Redacted – (Etats-Unis – 1h30) de Brian De Palma avec Rob Devaney, Izzy Diaz, Patrick Carroll…
La guerre de la toile
On pensait tout connaître des codes du film de guerre : des scènes de franches camaraderies à celles de combats violents, en passant par les moments de doutes, de peur et d’ennui, la vie — et la mort — du soldat à l’écran semblait jusqu’ici régie par des règles intangibles et incontournables. Avec Redacted, c’est toute une partie du cinéma américain d’action qui verse d’un coup dans le vieillot et l’artifice ; la guerre « en cinémascope » n’aura plus lieu, nous l’observerons désormais en numérique et en réseau.
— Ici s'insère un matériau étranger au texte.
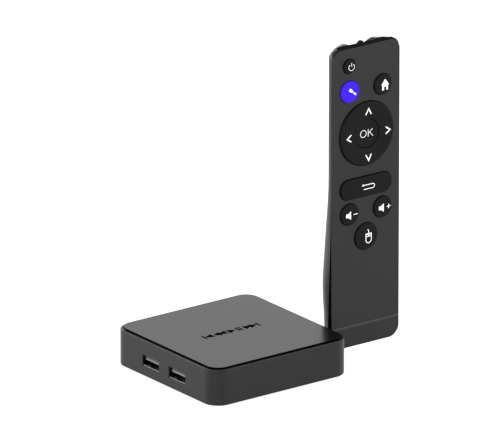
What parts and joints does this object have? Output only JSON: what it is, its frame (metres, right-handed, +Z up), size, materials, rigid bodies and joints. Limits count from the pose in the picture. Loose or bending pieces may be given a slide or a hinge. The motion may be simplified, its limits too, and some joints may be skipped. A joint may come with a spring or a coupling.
{
  "type": "streaming media player",
  "caption": "Small square set-top box with a raised lid plate and side sockets, with a slim key-pad remote control standing on end beside it.",
  "frame": {"origin": "middle of the box's foot ring, on the table that the box and the remote stand on", "axes": "+Z up; -Y out of the box's plain front and out of the remote's keys; -X out of the side with the two USB sockets; +Y out of the side with the other sockets; the remote stands at +X"},
  "size_m": [0.1357, 0.082, 0.154],
  "materials": {
    "case_plastic": "fine spark texture",
    "lid_plastic": "smooth satin",
    "cover_plastic": "fine spark texture",
    "foot_rubber": "matt",
    "screw_steel": "black zinc",
    "socket_steel": "tinned sheet",
    "tongue_plastic": "moulded",
    "contact_gold": "gold flash",
    "socket_plastic": "moulded",
    "board_green": "solder mask",
    "chip_epoxy": "moulded epoxy",
    "gap_pad": "soft silicone",
    "fin_aluminium": "extruded",
    "can_steel": "tinned can",
    "antenna_copper": "flexible circuit",
    "lead_jacket": "thin coaxial lead",
    "dark_lens": "infrared-pass epoxy",
    "led_white": "clear epoxy",
    "remote_face": "smooth satin",
    "remote_shell": "fine texture",
    "remote_frame": "piano black",
    "key_black": "satin",
    "key_blue": "satin",
    "mat_silicone": "moulded silicone",
    "cell_wrap": "plain printed wrap",
    "spring_steel": "nickel plated",
    "tray_plastic": "moulded"
  },
  "bodies": {
    "player_box": {"box_housing": "case_plastic", "top_plate": "lid_plastic", "bottom_cover": "cover_plastic", "foot_ring": "foot_rubber", "case_screws": "screw_steel", "main_board": "board_green", "processor": "chip_epoxy", "thermal_pad": "gap_pad", "heat_sink": "fin_aluminium", "memory_chips": "chip_epoxy", "storage_chip": "chip_epoxy", "wifi_module": "can_steel", "wifi_antennas": "antenna_copper", "antenna_leads": "lead_jacket", "usb_shells": "socket_steel", "usb_tongues": "tongue_plastic", "usb_contacts": "contact_gold", "hdmi_shell": "socket_steel", "hdmi_tongue": "socket_plastic", "lan_socket": "socket_plastic", "lan_contacts": "contact_gold", "power_jack": "socket_plastic", "power_pin": "spring_steel", "av_jack": "socket_plastic", "ir_receiver": "dark_lens", "status_led": "led_white", "capacitors": "fin_aluminium", "inductors": "chip_epoxy"},
    "remote": {"remote_front_plate": "remote_face", "remote_end_cap": "remote_face", "remote_mid_frame": "remote_frame", "remote_rear_shell": "remote_shell", "remote_board": "board_green", "keypad_mat": "mat_silicone", "key_domes": "mat_silicone", "remote_chip": "chip_epoxy", "microphone": "can_steel", "ir_emitter": "dark_lens", "battery_cells": "cell_wrap", "battery_springs": "spring_steel", "battery_contacts": "spring_steel", "battery_tray": "tray_plastic"},
    "battery_door": {"battery_door": "remote_shell"},
    "power_key": {"power_key": "key_black"},
    "voice_key": {"voice_key": "key_blue"},
    "home_key": {"home_key": "key_black"},
    "ok_key": {"ok_key": "key_black"},
    "back_key": {"back_key": "key_black"},
    "volume_down_key": {"volume_down_key": "key_black"},
    "volume_up_key": {"volume_up_key": "key_black"},
    "mouse_key": {"mouse_key": "key_black"},
    "dpad_collar": {"dpad_collar": "mat_silicone"},
    "dpad_ring": {"dpad_ring": "key_black"}
  },
  "joints": [
    {"name": "remote_lift", "type": "slide", "parent": "player_box", "child": "remote", "axis": [0, 0, 1], "range_m": [0, 0.05]},
    {"name": "battery_door_hinge", "type": "hinge", "parent": "remote", "child": "battery_door", "pos_m": [0.07425, 0.0079, 0.0081], "axis": [-1, 0, 0], "range_deg": [0, 75]},
    {"name": "power_press", "type": "slide", "parent": "remote", "child": "power_key", "axis": [0, 1, 0], "range_m": [0, 0.0005], "stiffness_N_per_m": 1000, "deforming": ["key_domes"]},
    {"name": "voice_press", "type": "slide", "parent": "remote", "child": "voice_key", "axis": [0, 1, 0], "range_m": [0, 0.0005], "stiffness_N_per_m": 1000, "deforming": ["key_domes"]},
    {"name": "home_press", "type": "slide", "parent": "remote", "child": "home_key", "axis": [0, 1, 0], "range_m": [0, 0.0005], "stiffness_N_per_m": 1000, "deforming": ["key_domes"]},
    {"name": "ok_press", "type": "slide", "parent": "remote", "child": "ok_key", "axis": [0, 1, 0], "range_m": [0, 0.0005], "stiffness_N_per_m": 1000, "deforming": ["key_domes"]},
    {"name": "back_press", "type": "slide", "parent": "remote", "child": "back_key", "axis": [0, 1, 0], "range_m": [0, 0.0005], "stiffness_N_per_m": 1000, "deforming": ["key_domes"]},
    {"name": "volume_down_press", "type": "slide", "parent": "remote", "child": "volume_down_key", "axis": [0, 1, 0], "range_m": [0, 0.0005], "stiffness_N_per_m": 1000, "deforming": ["key_domes"]},
    {"name": "volume_up_press", "type": "slide", "parent": "remote", "child": "volume_up_key", "axis": [0, 1, 0], "range_m": [0, 0.0005], "stiffness_N_per_m": 1000, "deforming": ["key_domes"]},
    {"name": "mouse_press", "type": "slide", "parent": "remote", "child": "mouse_key", "axis": [0, 1, 0], "range_m": [0, 0.0005], "stiffness_N_per_m": 1000, "deforming": ["key_domes"]},
    {"name": "dpad_rock_sideways", "type": "hinge", "parent": "remote", "child": "dpad_collar", "pos_m": [0.07445, -0.00665, 0.1078], "axis": [0, 0, 1], "range_deg": [-1.2, 1.2], "stiffness_Nm_per_rad": 0.3, "deforming": ["key_domes"]},
    {"name": "dpad_rock_up_down", "type": "hinge", "parent": "dpad_collar", "child": "dpad_ring", "pos_m": [0.07445, -0.00665, 0.1078], "axis": [1, 0, 0], "range_deg": [-1.2, 1.2], "stiffness_Nm_per_rad": 0.3, "deforming": ["key_domes"]}
  ]
}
L’ère est nouvelle, et les images aussi. Pour faire simple, on pourrait avancer l’équation suivante : Guerre + Internet = Redacted. A l’origine du film, il y a bien sûr cette guerre absurde que mène l’occupant américain en Irak. Il y a aussi un fait d’hiver peu médiatisé de ce côté de l’Atlantique : le viol d’une adolescente de quatorze ans et le massacre de sa famille par des GI’s cherchant à s’amuser après une beuverie. Brian de Palma avait déjà réalisé un film sur un fait divers similaire qui avait eu lieu au Vietnam (1) , et s’il a décidé, comme l’Histoire, de se répéter, il le fait aujourd’hui dans un langage nouveau. Très documenté, le film se nourrit de toutes les images postées sur YouTube : journaux intimes de soldats, blogs anti-militaristes, attentats et assassinats filmés par les combattants irakiens… De Palma semble n’avoir rien inventé, se contentant de faire rejouer des scènes vues sur le Net, cherchant à rivaliser avec cette réalité brute et complexe que nous offre le réseau. Pourtant cette apparence fragmentée, presque confuse, qui donne à l’écran de cinéma des faux airs de nos propres écrans d’ordinateur, possède quelque chose de neuf qui marquera très certainement les films de genre à venir. Du même coup, c’est toute une rhétorique classique qui se trouve déplacée. Champ, contre-champ, points de vue, nos outils d’analyse semblent rouillés, et il nous faudra du temps pour adapter notre verbe à ce récit innovant. Toutefois, si l’ambition est certaine, le pari réussi et les moyens nouveaux, le fond, lui, reste le même : la barbarie a encore de beaux jours devant elle.